Les sanctions européennes que l’on pensait modérées, en dépit de déclarations volontaristes, s’avèrent en effet beaucoup plus sévères et, au-delà, ce sont de vrais bouleversements géopolitiques que l’on voit apparaître en Europe. L’onde de choc psychologique et politique de cette crise se lit dans le changement historique de l’Allemagne qui décide un programme de réarmement massif, ainsi qu’une implication claire dans l’altercation avec l’envoi de matériel en Ukraine. La réaction ne se limite pas à celle de l’Allemagne mais est bien globale. L’escalade devient une évidence avec la menace nucléaire agitée par Moscou face à cet engagement européen.

En terme économique, il faut signaler les sanctions massives décidées à l’encontre de la Russie et de ses dirigeants, et notamment par l’Europe. Le système bancaire russe sera finalement largement impacté et l’économie russe dans son ensemble se retrouve sous pression.

Au-delà de l’émotion que nous ressentons tous devant cette crise, les impacts économiques sont préoccupants. Ils sont naturellement négatifs sur l’économie mondiale et en particulier sur l’économie européenne. La question des matières premières et du gaz se pose plus que jamais alors que l’on peut attendre une réaction russe en réponse à ce train de sanctions et à l’engagement européen aux cotés de l’Ukraine. On peut désormais imaginer que la Banque Centrale Européenne (BCE) devra infléchir sa position et reconsidérer rapidement sa cible prioritaire de stabilité des prix. En effet, l’inflation aura un effet finalement récessif et le scénario de boucle prix-salaire s’éloigne probablement.

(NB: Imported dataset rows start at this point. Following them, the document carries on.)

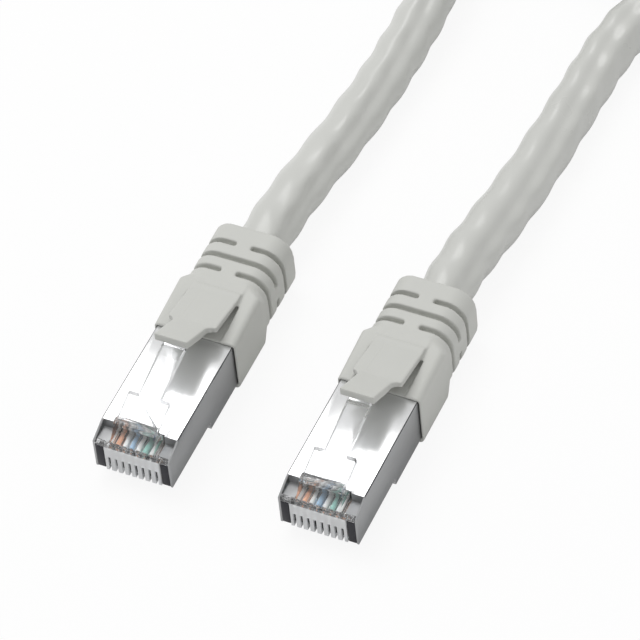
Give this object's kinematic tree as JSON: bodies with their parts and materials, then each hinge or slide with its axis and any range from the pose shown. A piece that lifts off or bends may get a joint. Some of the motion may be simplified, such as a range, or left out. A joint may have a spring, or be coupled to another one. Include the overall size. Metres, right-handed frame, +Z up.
{
  "type": "patch cable",
  "caption": "Shielded network patch cable: modular plugs with clear housings, sprung latches and moulded boots on a coiled round lead.",
  "frame": {"origin": "on the ground plane, midway between the two plug ends as they lie side by side, halfway along their 41 mm from nose to boot rear", "axes": "+Z up from the table through the latch side, -Y the way the noses point and plug in, +X towards plug end a"},
  "size_m": [0.0844, 0.1937, 0.0156],
  "materials": {
    "clear_plastic": "clear moulded polycarbonate",
    "gold_contact": "gold plated stamped blades",
    "nickel_shield": "nickel plated folded sheet",
    "white_plastic": "plain moulded plastic",
    "boot_grey": "satin moulded soft plastic",
    "jacket_grey": "satin extruded jacket",
    "braid_metal": "tinned braid",
    "copper": "bare copper",
    "core_white": "core insulation",
    "core_orange": "core insulation",
    "core_green": "core insulation",
    "core_blue": "core insulation",
    "core_brown": "core insulation",
    "tie_black": "hook and loop strap"
  },
  "bodies": {
    "cable_body": {"housing_a": "clear_plastic", "contacts_a": "gold_contact", "shield_a": "nickel_shield", "load_bar_a": "white_plastic", "boot_a": "boot_grey", "crimp_sleeve_a": "nickel_shield", "jacket_end_a": "jacket_grey", "screen_a": "braid_metal", "separator_a": "white_plastic", "drain_wire_a": "braid_metal", "conductors_a": "copper", "wires_white_a": "core_white", "wire_orange_a": "core_orange", "wire_green_a": "core_green", "wire_blue_a": "core_blue", "wire_brown_a": "core_brown", "housing_b": "clear_plastic", "contacts_b": "gold_contact", "shield_b": "nickel_shield", "load_bar_b": "white_plastic", "boot_b": "boot_grey", "crimp_sleeve_b": "nickel_shield", "jacket_end_b": "jacket_grey", "screen_b": "braid_metal", "separator_b": "white_plastic", "drain_wire_b": "braid_metal", "conductors_b": "copper", "wires_white_b": "core_white", "wire_orange_b": "core_orange", "wire_green_b": "core_green", "wire_blue_b": "core_blue", "wire_brown_b": "core_brown", "cable_tail_a": "jacket_grey", "cable_tail_b": "jacket_grey", "cable_coil": "jacket_grey", "coil_tie": "tie_black"},
    "latch_body_a": {"latch_a": "clear_plastic"},
    "guard_body_a": {"latch_guard_a": "boot_grey"},
    "latch_body_b": {"latch_b": "clear_plastic"},
    "guard_body_b": {"latch_guard_b": "boot_grey"}
  },
  "joints": [
    {"name": "guard_press_a", "type": "hinge", "parent": "cable_body", "child": "guard_body_a", "pos_m": [0.014, 0.0081, 0.0097], "axis": [1, 0, 0], "range_deg": [0, 12], "stiffness_Nm_per_rad": 0.02},
    {"name": "latch_press_a", "type": "hinge", "parent": "cable_body", "child": "latch_body_a", "pos_m": [0.014, -0.0181, 0.0099], "axis": [-1, 0, 0], "range_deg": [0, 12], "stiffness_Nm_per_rad": 0.02},
    {"name": "guard_press_b", "type": "hinge", "parent": "cable_body", "child": "guard_body_b", "pos_m": [-0.014, 0.0081, 0.0097], "axis": [1, 0, 0], "range_deg": [0, 12], "stiffness_Nm_per_rad": 0.02},
    {"name": "latch_press_b", "type": "hinge", "parent": "cable_body", "child": "latch_body_b", "pos_m": [-0.014, -0.0181, 0.0099], "axis": [-1, 0, 0], "range_deg": [0, 12], "stiffness_Nm_per_rad": 0.02}
  ],
  "couplings": [
    {"joint": "latch_press_a", "follows": "guard_press_a", "ratio": 1},
    {"joint": "latch_press_b", "follows": "guard_press_b", "ratio": 1}
  ]
}
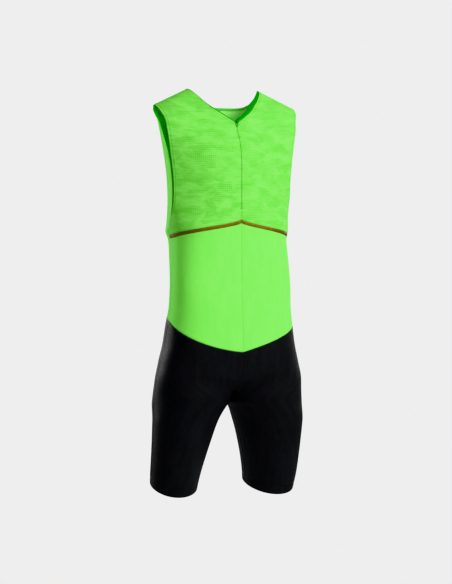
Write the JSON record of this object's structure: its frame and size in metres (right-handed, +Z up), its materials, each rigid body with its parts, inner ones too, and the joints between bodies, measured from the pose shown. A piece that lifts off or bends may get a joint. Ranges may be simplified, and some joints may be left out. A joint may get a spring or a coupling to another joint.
{
  "type": "athletics bodysuit",
  "caption": "Sleeveless one-piece athletics suit with a zipped V neck, a taped chest seam, close short legs and open armholes, filled out as if worn.",
  "frame": {"origin": "the midpoint between the two neck points, where the shoulder seams meet the neck edge and the wearer's shoulders hold the garment up", "axes": "+Z up towards the neck, -Y the garment's front, +X the wearer's left"},
  "size_m": [0.3732, 0.1986, 0.97],
  "materials": {
    "mesh_knit": "lime green knit mesh with a tonal pattern",
    "plain_knit": "smooth lime green stretch knit",
    "black_knit": "black stretch knit with a low sheen",
    "bronze_foil": "bronze foil tape with a metallic sheen",
    "trim_tape": "matt green knit tape",
    "zip_tape": "green woven zip tape",
    "zip_metal": "green painted metal"
  },
  "bodies": {
    "garment": {"front_yoke_left": "mesh_knit", "front_yoke_right": "mesh_knit", "chest_tape_left": "bronze_foil", "chest_tape_right": "bronze_foil", "lower_front_left": "plain_knit", "lower_front_right": "plain_knit", "back": "plain_knit", "front_leg_left": "black_knit", "front_leg_right": "black_knit", "back_leg_left": "black_knit", "back_leg_right": "black_knit", "neck_tape": "trim_tape", "zip_tape_left": "zip_tape", "zip_tape_right": "zip_tape", "zip_slider": "zip_metal"},
    "zip_pull": {"zip_pull": "zip_metal"}
  },
  "joints": [
    {"name": "zip_pull_swing", "type": "hinge", "parent": "garment", "child": "zip_pull", "pos_m": [0, -0.08769, -0.0913], "axis": [1, 0, 0], "range_deg": [0, 155]}
  ]
}
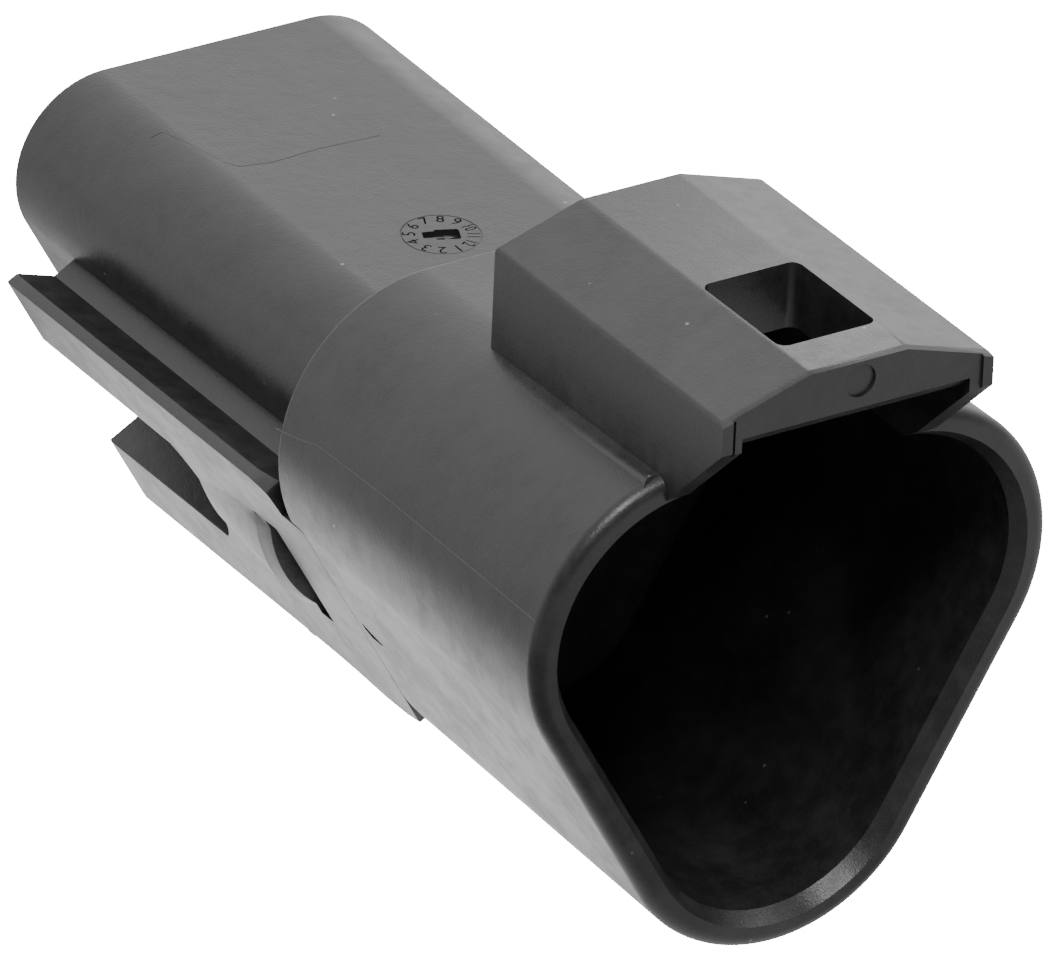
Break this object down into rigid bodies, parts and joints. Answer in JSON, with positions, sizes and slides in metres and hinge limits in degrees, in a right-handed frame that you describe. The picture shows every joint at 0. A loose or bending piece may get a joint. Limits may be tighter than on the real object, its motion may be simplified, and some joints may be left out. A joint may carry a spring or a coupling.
{
  "type": "sealed wire connector housing",
  "caption": "Rounded-triangle sealed wire connector housing with a shrouded mouth, a windowed latch bridge, clip rails and a rear wire seal.",
  "frame": {"origin": "centre of the mouth's rounded triangle, in the plane of the rim", "axes": "-Y out of the mouth, +Y towards the wires, +Z towards the latch bridge, +X to the right of someone who looks into the mouth"},
  "size_m": [0.0264, 0.053, 0.0308],
  "materials": {
    "housing_plastic": "moulded glass-filled polyamide, dark warm grey, fine matte skin",
    "seal_silicone": "moulded silicone, brick orange, dull"
  },
  "bodies": {
    "root": {"housing": "housing_plastic", "wire_seal": "seal_silicone"}
  },
  "joints": []
}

Concernant nos portefeuilles, nous n’étions pas directement exposés à l’Ukraine et à la Russie. Nous considérons la visibilité comme toujours très réduite et les derniers développements militent pour une prudence renforcée sur les marchés. Même si les banques centrales s’efforçaient à nouveau d’améliorer les conditions financières, cela ne pourra avoir, au mieux, qu’un effet de stabilisation des marchés.

ACTIONS

Après une reprise des marchés actions vendredi 25 février, le mouvement de baisse a repris lundi 28 février sur les actions face à la nouvelle altération de la situation en Ukraine et aux sanctions déployées par le reste du monde. D’un point de vue sectoriel, les valeurs les plus cycliques/value accusent les plus forts retraits avec les financières, l’automobile et la consommation. Les secteurs plus défensifs affichent des performances positives avec notamment la santé, l’immobilier et les services aux collectivités. Ce dernier étant soutenu par la crise énergétique qui s’annonce permettant le regain d’intérêt des investisseurs pour les énergies renouvelables. Concernant le secteur de l’énergie, s’il est favorisé par la hausse des cours du pétrole et du gaz, il est pénalisé par les relations entre les grandes sociétés pétrolières et la Russie.

Nos fonds actions n’ont aucune exposition directe à la Russie ou à l’Ukraine mais certains secteurs comme les bancaires, la consommation discrétionnaire et certaines valeurs industrielles sont fortement impactés par effet de contagion. Nous suivons l’évolution de la situation de près et avons réduit notre surexposition sur les secteurs les plus cycliques.

Sans évolutions positives de la situation, les secteurs les plus défensifs devraient continuer à jouer leur rôle protecteur. En terme géographique, la zone Euro devrait souffrir de sa plus forte exposition au conflit actuel.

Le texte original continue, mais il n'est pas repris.